Er ließ fürs erste Stufen in die Eiswand hauen und erstieg auf denselben den Gipfel eines Eisbergs; von da aus erkannte er, dass nach Südwesten leicht ein Ausgang zu bahnen sein würde. Auf seinen Befehl wurde fast in der Mitte des Berges eine Sprenggrube gemacht, eine Arbeit, die rasch vorgenommen, im Verlauf des Montags fertig wurde.
Hatteras konnte von seinen Sprengzylindern zu acht und zehn Pfund Pulver keinen Gebrauch machen, weil bei solchen Massen ihre Wirkung unbedeutend gewesen wäre; sie waren nur zum Zersprengen der Eisfelder tauglich. Er ließ daher tausend Pfund Pulver in die Grube schaffen und die Richtung der Explosion sorgfältig berechnen.

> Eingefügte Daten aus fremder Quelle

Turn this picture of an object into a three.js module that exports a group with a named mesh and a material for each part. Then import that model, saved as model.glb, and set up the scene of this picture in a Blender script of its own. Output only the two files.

Eine lange, mit Guttapercha umgebene Lunte führte aus dieser Mine nach außen. Der zu der Grube führende Gang wurde mit Schnee und Eisstücken ausgefüllt, welche in der folgenden Nacht so hart wie Granit zusammenfroren. In der Tat sank die Temperatur unter Einwirkung des Ostwinds auf zwölf Grad (-11° hundertteilig).
Am folgenden Morgen um sieben Uhr hielt sich der Forward mit geheizter Maschine bereit, den geringsten Ausweg zu benutzen. Johnson erhielt den Auftrag, die Mine anzuzünden; die Lunte war so berechnet, dass sie eine halbe Stunde zu brennen hatte, bevor das Feuer zum Pulver gelangte. Johnson hatte daher hinreichend Zeit, wieder an Bord zu kommen, und er war auch schon zehn Minuten nach Ausführung seines Auftrags wieder an seinem Posten.

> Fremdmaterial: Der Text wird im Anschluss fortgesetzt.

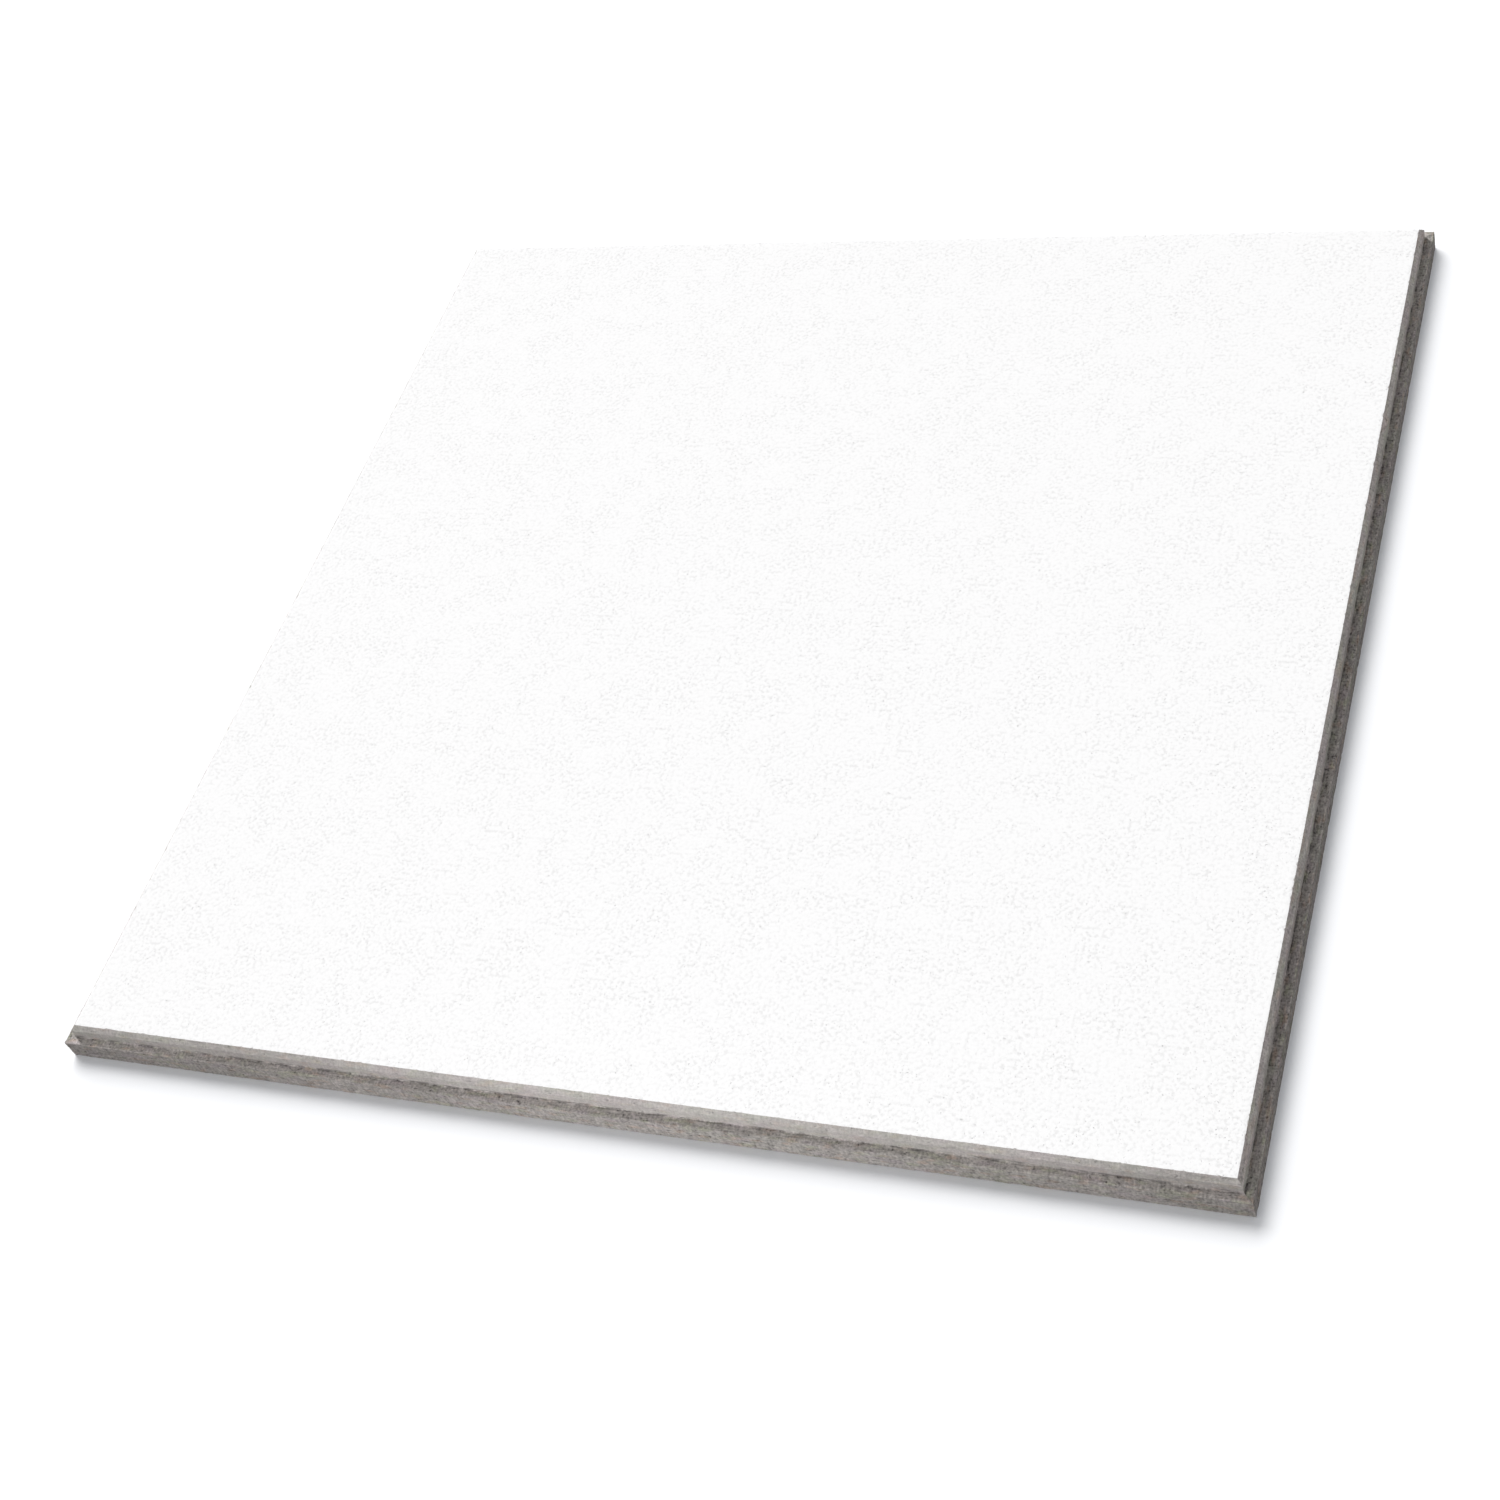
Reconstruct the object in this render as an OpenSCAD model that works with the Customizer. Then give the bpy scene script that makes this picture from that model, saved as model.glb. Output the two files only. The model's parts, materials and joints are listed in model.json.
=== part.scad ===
// Square mineral-fibre ceiling tile with a bevelled tegular edge, for a suspended grid.
// The board is one piece. It lies on its back: the painted face is up, and so are the four
// ledges. In the ceiling it hangs the other way up, with its ledges on the tee flanges.
// Origin: centre of the back. X and Y run along the sides, +Z points out of the face.

/* [Board] */
// Overall width along X, over the flanges: 23 3/4 in, for a 24 in grid module
tile_w = 603.25; // [280:0.25:1220]
// Overall length along Y, over the flanges: 23 3/4 in, for a 24 in grid module
tile_l = 603.25; // [280:0.25:1220]
// Thickness from back to face: 3/4 in
tile_t = 19.05; // [15:0.05:28]

/* [Tegular edge] */
// Width of the ledge that rests on the tee flange
ledge_w = 4.6; // [2:0.1:14]
// Depth from the face down to the ledge, by which the face drops below the grid
reveal_d = 7.6; // [5:0.1:11]
// Width of the bevel, measured across the face
bevel_w = 2.4; // [0.5:0.1:4]
// Depth of the bevel, measured down from the face
bevel_d = 2.4; // [0.5:0.1:4]
// Radius that the cutter leaves at the foot of the riser
root_r = 0.5; // [0.2:0.1:1.5]

/* [Hidden] */
board_white = [0.93, 0.93, 0.92];
flange_t = tile_t - reveal_d;
riser_h = reveal_d - bevel_d;
// The cove is never taller than the riser or wider than the ledge.
cove_r = min(root_r, riser_h, ledge_w);
arc_facets = 48;

// Half of the cut section, as [distance from the centre line, height], from the back's
// outer corner up over the ledge, riser and bevel to the face.
function half_section(side) =
    let (flange_x = side / 2, riser_x = flange_x - ledge_w)
    [
        [flange_x, 0],
        [flange_x, flange_t],
        [riser_x, flange_t],
        [riser_x, tile_t - bevel_d],
        [riser_x - bevel_w, tile_t],
    ];

// The small cove at the foot of a riser, drawn with the riser on its left.
module root_cove() {
    difference() {
        square(cove_r);
        translate([cove_r, cove_r]) circle(r = cove_r, $fn = arc_facets);
    }
}

// One half of the section, from the centre line out to the flange.
module half_outline(side) {
    polygon(concat([[0, 0]], half_section(side), [[0, tile_t]]));
    translate([side / 2 - ledge_w, flange_t]) root_cove();
}

// Section across the board: both edges have the same profile.
module board_section(side) {
    half_outline(side);
    mirror([1, 0]) half_outline(side);
}

// What one pass of the edge cutters leaves: the section over `side`, run for `length` along Y.
module cutter_pass(side, length) {
    translate([0, length / 2, 0])
        rotate([90, 0, 0])
            linear_extrude(height = length) board_section(side);
}

// Two passes at right angles give all four edges, with mitred corners on bevel and cove.
module tile() {
    color(board_white)
        intersection() {
            cutter_pass(tile_w, tile_l);
            rotate([0, 0, 90]) cutter_pass(tile_l, tile_w);
        }
}

tile();
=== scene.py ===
# %% [markdown]
# # A mineral-fibre ceiling tile
# The tile is a square board of wet-felted mineral fibre, 19 mm thick. Its face has a coat of
# white paint, and its four edges are milled to a step, so that the board can hang in a metal
# grid with its face a little below the grid. The lesson models that one board, with the torn,
# fibrous surface that the cutters leave, and gives it three finishes.
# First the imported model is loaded. It is the fixed frame that everything is measured from.

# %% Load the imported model
import json
import math

import bmesh
import bpy
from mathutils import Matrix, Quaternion, Vector


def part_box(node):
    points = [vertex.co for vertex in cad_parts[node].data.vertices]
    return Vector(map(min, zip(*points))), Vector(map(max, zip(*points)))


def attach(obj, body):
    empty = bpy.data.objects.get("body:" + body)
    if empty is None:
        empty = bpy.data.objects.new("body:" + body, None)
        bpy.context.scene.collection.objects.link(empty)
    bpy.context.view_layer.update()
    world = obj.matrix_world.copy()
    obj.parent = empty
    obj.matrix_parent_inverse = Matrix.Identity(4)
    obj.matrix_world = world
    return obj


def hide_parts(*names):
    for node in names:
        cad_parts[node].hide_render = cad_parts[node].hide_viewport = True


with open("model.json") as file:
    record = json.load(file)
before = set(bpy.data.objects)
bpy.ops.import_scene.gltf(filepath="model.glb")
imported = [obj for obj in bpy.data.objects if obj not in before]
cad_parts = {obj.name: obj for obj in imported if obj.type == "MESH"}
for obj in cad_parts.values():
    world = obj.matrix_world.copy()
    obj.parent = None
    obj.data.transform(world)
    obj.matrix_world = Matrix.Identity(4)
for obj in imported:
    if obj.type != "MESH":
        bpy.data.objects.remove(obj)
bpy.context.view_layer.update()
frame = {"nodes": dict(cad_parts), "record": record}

MM = 0.001

# %% [markdown]
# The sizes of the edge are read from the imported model, so that the detailed board fits it
# exactly. The model's corners lie at a few heights only. The last three, going up, are the top
# of the little cove at the foot of the riser, the foot of the bevel, and the face. How far the
# model reaches from its centre at a height gives the widths.

# %% Measure the milled edge
same_spot = 0.01 * MM  # corners closer than this count as being in one place
cad_corners = [corner.co for corner in frame["nodes"]["tile"].data.vertices]
mounts = {mount["name"]: mount for mount in frame["record"]["mounts"]}
tile_low, tile_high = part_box("tile")
width, length, face_z = tile_high - tile_low
ledge_z = mounts["ledge_front"]["pos_m"][2]
heights = sorted({round(corner.z, 6) for corner in cad_corners})
cove_top_z, bevel_z = heights[-3:-1]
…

Die Mannschaft befand sich auf dem Verdeck; das Wetter war, nachdem es aufgehört hatte zu schneien, trocken und ziemlich hell; Hatteras stand mit Shandon auf der Kampanie, und der Doktor zählte die Minuten auf seinem Chronometer.
Um acht Uhr fünfunddreißig Minuten hörte man eine dumpfe Explosion, die weit weniger laut war, als man vorausgesetzt hatte. Die äußere Gestalt der Berge änderte sich wie bei einem Erdbeben plötzlich; dicker, weißer Rauch drang in beträchtlicher Höhe in die Lüfte; die Seiten des Eisbergs zerspalteten sich in langen Rissen, und sein oberer Teil wurde weit fortgeschleudert, sodass seine Trümmer um den Forward umher niederfielen.
Aber der Weg war noch nicht frei; ungeheure Eisstücke blieben auf die benachbarten Berge gelagert in der Luft schweben und ließen befürchten, sie möchten herabfallend die Öffnung wieder schließen.
Hatteras erkannte mit einem Blick was not tat.
»Wolsten!« rief er.
Der Waffenschmied erschien.
»Kapitän!«
»Laden Sie das Geschütz auf dem Vorderteil dreifach«, sagte Hatteras, »und stoßen Sie die Ladung möglichst stark.«
»Also wollen wir das Gebirge mit Kanonenkugeln angreifen«, fragte der Doktor.